INSTRUCTIONS TO FOLLOW: In the listing below, find the line that contains "bpy.data.objects.remove(obj)" and the line that contains "obj.parent = rigid_bodies[body]". Quote both and every line between them, exactly, and nothing more.

DATA FOR THIS TASK:
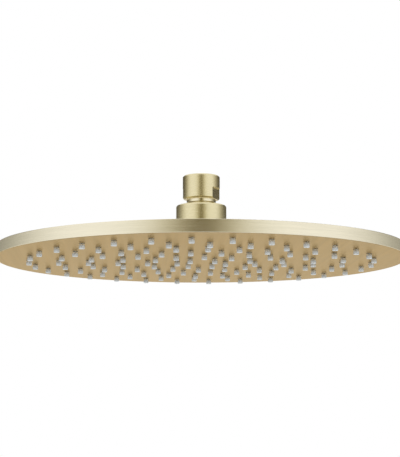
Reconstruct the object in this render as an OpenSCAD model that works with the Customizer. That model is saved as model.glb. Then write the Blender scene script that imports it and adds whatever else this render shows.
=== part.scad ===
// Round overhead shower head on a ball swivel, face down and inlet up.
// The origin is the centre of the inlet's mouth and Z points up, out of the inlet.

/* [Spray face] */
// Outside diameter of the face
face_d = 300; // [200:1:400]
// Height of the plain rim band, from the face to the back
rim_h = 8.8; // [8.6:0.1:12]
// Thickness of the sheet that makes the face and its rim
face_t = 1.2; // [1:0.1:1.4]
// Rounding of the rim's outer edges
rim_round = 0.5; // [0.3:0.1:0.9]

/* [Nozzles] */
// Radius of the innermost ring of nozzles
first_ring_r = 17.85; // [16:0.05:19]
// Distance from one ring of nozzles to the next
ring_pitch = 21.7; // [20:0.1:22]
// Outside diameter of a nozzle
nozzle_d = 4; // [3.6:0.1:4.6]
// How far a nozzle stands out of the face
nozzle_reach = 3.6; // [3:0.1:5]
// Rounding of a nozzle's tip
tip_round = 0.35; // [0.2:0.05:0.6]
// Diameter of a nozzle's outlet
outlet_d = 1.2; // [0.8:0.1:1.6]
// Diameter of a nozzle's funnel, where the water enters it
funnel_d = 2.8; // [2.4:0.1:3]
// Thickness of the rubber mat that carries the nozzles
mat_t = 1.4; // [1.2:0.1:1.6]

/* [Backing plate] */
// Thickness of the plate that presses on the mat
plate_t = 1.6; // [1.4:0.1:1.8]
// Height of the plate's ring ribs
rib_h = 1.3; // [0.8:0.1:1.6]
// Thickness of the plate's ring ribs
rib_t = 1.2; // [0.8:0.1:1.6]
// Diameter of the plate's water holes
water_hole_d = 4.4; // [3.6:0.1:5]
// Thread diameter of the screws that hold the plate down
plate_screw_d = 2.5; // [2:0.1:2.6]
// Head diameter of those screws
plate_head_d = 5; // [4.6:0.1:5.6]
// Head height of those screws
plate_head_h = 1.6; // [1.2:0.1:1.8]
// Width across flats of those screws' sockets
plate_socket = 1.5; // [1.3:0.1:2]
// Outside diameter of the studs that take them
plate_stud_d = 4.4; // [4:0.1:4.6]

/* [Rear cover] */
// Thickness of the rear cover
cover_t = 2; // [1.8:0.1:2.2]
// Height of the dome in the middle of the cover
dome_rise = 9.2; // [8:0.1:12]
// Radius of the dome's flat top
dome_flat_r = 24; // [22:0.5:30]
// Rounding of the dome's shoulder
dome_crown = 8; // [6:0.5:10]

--

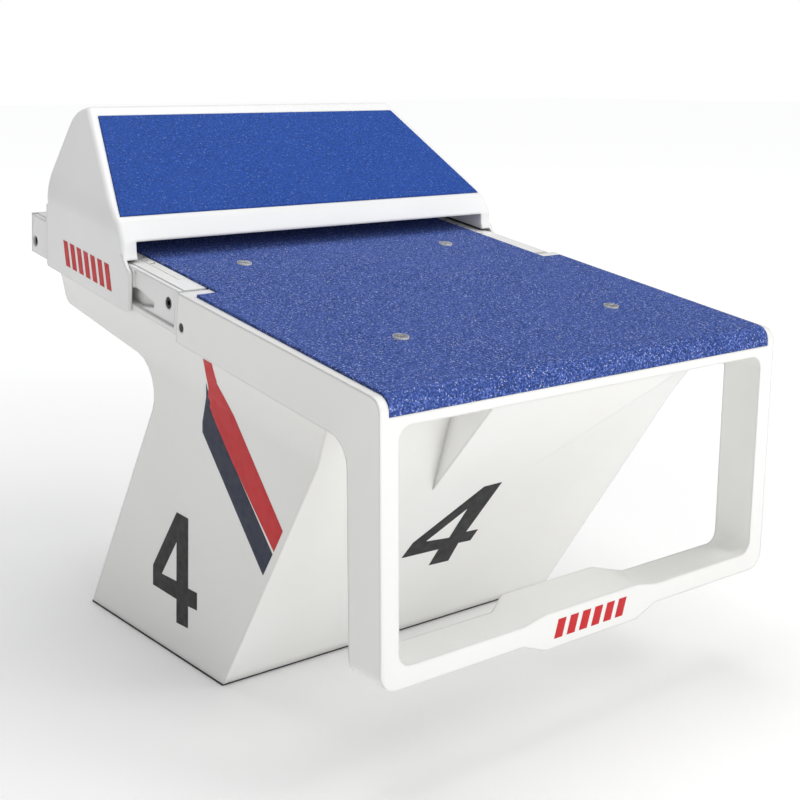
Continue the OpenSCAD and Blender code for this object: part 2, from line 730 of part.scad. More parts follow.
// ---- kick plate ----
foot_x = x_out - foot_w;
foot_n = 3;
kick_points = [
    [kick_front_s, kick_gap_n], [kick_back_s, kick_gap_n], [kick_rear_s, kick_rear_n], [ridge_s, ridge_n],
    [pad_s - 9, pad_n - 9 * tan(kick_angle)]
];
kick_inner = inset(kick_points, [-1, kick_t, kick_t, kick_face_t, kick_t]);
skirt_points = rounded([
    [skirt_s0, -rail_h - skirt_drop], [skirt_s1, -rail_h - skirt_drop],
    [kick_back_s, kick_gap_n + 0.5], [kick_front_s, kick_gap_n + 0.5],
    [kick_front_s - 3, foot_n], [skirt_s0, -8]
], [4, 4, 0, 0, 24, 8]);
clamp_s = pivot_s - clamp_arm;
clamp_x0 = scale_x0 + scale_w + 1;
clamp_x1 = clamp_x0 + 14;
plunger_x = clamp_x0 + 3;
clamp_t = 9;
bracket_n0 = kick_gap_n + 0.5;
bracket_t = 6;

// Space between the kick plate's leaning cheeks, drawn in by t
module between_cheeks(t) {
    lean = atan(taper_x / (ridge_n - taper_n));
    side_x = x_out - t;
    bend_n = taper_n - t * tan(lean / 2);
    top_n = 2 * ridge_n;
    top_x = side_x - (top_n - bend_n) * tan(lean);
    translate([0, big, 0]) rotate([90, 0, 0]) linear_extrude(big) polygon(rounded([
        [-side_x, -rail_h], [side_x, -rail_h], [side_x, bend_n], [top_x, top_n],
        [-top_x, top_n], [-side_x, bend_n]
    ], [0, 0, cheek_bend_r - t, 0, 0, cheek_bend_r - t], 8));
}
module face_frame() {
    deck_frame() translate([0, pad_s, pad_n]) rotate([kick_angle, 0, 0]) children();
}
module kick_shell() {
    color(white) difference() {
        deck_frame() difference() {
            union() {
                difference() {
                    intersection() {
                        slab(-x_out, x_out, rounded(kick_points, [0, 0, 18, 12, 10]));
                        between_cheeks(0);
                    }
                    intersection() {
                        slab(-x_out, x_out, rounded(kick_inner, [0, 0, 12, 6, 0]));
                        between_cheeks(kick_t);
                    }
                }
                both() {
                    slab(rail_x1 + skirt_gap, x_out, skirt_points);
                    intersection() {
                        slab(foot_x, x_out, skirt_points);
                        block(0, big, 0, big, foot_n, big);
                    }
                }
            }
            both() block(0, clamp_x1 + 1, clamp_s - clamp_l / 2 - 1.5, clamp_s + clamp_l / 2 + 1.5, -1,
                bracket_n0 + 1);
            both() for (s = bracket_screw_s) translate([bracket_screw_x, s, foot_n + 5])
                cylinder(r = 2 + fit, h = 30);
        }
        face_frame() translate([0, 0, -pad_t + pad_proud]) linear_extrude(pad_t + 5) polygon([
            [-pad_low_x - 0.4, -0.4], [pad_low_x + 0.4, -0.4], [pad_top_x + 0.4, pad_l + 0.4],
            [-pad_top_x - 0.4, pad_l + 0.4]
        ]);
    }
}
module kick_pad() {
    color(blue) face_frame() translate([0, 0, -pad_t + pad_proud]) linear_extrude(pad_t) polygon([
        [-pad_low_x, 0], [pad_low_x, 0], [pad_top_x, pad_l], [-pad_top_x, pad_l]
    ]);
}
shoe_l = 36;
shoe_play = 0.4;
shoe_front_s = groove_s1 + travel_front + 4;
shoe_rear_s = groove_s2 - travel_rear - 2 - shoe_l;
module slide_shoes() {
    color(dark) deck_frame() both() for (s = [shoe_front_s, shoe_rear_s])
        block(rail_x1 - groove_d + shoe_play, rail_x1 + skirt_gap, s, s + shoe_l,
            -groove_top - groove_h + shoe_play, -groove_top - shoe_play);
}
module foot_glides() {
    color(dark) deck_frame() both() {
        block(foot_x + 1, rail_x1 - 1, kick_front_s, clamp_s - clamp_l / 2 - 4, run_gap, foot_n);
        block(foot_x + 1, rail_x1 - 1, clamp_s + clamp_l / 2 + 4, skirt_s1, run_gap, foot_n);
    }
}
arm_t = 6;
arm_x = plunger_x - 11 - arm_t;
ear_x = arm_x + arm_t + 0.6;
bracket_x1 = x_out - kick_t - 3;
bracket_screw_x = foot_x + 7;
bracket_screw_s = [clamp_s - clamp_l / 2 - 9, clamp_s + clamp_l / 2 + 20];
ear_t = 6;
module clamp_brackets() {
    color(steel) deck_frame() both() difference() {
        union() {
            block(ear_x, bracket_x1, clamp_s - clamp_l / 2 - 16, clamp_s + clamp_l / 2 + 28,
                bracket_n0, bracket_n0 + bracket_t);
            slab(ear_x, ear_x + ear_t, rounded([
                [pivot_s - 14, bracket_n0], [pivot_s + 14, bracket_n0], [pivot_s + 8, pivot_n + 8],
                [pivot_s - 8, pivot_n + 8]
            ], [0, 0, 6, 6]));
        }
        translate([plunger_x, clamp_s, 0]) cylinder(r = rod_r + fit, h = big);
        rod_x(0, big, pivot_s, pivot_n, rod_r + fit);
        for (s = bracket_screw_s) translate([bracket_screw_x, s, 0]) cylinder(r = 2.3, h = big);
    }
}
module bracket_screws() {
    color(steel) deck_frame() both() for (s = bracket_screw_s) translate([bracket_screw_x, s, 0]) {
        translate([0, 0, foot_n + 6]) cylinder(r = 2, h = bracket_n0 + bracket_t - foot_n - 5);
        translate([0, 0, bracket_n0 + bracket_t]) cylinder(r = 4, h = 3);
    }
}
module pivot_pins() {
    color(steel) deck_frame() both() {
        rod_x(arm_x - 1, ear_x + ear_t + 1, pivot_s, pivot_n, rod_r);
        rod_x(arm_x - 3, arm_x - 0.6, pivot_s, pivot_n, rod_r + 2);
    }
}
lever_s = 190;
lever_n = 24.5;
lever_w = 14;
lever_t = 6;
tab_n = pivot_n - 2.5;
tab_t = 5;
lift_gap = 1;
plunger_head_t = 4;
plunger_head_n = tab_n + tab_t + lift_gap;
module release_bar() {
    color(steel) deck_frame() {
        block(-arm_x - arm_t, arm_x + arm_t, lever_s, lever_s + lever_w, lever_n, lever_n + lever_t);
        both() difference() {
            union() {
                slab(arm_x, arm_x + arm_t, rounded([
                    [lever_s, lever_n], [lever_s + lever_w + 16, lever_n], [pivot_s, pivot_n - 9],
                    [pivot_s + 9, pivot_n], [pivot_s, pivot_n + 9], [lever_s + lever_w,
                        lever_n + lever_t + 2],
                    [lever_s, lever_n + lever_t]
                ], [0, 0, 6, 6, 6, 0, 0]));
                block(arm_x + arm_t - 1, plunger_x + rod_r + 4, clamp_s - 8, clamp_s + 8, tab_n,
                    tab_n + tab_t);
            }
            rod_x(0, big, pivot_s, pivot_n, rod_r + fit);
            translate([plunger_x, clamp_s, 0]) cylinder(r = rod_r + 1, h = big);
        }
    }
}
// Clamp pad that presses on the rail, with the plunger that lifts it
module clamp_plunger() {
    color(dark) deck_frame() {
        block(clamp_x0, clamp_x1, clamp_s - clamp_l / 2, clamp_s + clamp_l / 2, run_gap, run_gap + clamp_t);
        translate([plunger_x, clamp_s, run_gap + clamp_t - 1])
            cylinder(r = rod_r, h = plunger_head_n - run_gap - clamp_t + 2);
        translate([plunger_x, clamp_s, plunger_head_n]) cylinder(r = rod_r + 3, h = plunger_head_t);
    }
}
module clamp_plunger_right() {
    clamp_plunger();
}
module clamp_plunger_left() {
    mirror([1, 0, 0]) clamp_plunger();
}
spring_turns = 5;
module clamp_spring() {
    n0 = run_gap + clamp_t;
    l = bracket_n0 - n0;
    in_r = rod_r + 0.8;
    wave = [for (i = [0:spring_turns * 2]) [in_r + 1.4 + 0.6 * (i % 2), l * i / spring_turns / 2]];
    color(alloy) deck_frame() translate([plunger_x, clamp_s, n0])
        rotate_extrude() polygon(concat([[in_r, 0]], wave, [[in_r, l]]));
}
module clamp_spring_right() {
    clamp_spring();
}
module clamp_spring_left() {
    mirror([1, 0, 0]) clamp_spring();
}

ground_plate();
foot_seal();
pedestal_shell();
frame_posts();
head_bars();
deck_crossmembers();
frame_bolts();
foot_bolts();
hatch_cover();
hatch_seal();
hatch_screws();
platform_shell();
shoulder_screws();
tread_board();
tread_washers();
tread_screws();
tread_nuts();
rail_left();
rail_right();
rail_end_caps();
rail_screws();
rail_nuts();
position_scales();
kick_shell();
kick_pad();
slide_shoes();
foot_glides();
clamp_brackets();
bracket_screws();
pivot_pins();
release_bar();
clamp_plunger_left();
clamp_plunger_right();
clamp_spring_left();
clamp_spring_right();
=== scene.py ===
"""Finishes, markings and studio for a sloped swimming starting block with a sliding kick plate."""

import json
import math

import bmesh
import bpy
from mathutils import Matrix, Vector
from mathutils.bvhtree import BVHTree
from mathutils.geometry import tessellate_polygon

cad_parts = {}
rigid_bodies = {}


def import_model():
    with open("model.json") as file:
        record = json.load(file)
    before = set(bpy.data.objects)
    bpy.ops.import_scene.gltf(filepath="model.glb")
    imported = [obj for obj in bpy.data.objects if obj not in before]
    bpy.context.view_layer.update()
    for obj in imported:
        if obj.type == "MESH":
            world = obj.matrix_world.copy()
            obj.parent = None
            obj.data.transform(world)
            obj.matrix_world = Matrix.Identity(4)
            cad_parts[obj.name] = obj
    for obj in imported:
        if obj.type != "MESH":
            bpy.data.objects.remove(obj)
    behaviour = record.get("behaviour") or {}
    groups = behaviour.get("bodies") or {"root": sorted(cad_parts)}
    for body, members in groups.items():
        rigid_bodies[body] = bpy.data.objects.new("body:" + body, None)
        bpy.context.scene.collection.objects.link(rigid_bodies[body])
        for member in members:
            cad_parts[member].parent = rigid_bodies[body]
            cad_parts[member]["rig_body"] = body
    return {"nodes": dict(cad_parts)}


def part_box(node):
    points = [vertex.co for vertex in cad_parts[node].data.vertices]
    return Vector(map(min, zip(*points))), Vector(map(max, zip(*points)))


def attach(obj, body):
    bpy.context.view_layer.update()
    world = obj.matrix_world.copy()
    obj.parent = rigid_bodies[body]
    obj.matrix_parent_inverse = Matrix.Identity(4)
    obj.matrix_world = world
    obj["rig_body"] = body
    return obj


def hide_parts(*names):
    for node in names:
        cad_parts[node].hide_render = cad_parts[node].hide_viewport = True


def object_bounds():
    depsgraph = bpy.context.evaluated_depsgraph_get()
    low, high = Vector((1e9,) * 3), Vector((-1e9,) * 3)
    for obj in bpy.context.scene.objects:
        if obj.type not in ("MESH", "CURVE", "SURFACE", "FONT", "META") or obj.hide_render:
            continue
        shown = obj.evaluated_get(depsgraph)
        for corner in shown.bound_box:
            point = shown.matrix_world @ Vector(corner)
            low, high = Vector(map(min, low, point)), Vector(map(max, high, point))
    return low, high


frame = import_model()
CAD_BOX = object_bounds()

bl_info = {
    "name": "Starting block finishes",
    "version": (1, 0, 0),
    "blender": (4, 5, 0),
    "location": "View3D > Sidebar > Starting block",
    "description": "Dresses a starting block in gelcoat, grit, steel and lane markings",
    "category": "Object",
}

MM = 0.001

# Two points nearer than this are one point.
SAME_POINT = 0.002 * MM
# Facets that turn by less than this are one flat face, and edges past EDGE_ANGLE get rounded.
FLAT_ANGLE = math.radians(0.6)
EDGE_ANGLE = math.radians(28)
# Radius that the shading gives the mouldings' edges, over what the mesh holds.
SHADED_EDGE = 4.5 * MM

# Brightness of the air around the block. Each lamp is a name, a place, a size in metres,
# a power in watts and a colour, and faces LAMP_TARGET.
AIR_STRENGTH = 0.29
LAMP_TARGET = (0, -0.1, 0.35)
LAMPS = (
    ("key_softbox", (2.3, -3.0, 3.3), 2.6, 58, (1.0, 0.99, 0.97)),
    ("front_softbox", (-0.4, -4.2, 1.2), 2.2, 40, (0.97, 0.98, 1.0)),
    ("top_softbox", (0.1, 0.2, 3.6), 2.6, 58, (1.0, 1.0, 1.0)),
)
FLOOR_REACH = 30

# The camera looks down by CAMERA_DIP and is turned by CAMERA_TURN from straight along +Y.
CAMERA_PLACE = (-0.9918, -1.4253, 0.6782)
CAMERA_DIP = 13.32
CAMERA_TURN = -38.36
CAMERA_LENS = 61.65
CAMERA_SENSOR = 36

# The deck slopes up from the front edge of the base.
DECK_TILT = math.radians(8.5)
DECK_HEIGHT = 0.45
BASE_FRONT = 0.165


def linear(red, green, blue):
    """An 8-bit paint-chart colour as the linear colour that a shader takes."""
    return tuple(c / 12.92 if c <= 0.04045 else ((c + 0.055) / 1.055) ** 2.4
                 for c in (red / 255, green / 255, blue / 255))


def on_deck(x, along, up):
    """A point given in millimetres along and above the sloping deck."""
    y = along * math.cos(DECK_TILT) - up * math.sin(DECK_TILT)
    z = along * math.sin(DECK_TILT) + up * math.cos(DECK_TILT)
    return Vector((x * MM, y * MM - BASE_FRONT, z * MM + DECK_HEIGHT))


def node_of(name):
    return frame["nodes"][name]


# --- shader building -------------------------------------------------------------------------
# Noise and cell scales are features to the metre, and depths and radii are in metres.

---

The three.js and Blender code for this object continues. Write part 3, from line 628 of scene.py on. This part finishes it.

EXERCISE RESPONSE:
            bpy.data.objects.remove(obj)
    behaviour = record.get("behaviour") or {}
    groups = behaviour.get("bodies") or {"root": sorted(cad_parts)}
    for body, members in groups.items():
        rigid_bodies[body] = bpy.data.objects.new("body:" + body, None)
        bpy.context.scene.collection.objects.link(rigid_bodies[body])
        for member in members:
            cad_parts[member].parent = rigid_bodies[body]
            cad_parts[member]["rig_body"] = body
    return {"nodes": dict(cad_parts)}


def part_box(node):
    points = [vertex.co for vertex in cad_parts[node].data.vertices]
    return Vector(map(min, zip(*points))), Vector(map(max, zip(*points)))


def attach(obj, body):
    bpy.context.view_layer.update()
    world = obj.matrix_world.copy()
    obj.parent = rigid_bodies[body]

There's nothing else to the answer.